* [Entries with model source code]
-=-=-
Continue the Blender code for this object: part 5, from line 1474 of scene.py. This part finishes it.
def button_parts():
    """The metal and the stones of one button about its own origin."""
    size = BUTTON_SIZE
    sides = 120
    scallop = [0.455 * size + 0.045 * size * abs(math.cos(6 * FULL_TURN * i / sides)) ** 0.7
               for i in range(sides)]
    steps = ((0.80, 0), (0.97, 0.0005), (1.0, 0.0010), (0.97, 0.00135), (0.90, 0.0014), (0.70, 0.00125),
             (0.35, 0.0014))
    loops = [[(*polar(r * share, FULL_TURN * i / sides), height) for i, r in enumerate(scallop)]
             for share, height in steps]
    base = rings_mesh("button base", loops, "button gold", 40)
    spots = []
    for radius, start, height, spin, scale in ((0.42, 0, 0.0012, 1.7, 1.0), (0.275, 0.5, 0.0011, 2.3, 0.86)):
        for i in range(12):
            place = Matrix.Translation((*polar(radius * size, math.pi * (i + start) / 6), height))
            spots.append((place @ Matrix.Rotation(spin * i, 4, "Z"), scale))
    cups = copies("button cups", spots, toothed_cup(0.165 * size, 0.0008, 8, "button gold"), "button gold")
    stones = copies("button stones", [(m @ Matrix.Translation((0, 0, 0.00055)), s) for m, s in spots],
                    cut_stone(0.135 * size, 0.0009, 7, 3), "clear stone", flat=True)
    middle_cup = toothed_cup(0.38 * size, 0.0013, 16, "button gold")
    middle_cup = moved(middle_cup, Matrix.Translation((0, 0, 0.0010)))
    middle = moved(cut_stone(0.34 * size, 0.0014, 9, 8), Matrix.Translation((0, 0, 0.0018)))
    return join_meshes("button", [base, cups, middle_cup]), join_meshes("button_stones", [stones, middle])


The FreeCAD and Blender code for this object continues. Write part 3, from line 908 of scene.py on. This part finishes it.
-=-=-
* [What is being asked]
Read the lines above. Gather those in which the string "this" is found.

* [Answer to the exercise]
Continue the Blender code for this object: part 5, from line 1474 of scene.py. This part finishes it.
The FreeCAD and Blender code for this object continues. Write part 3, from line 908 of scene.py on. This part finishes it.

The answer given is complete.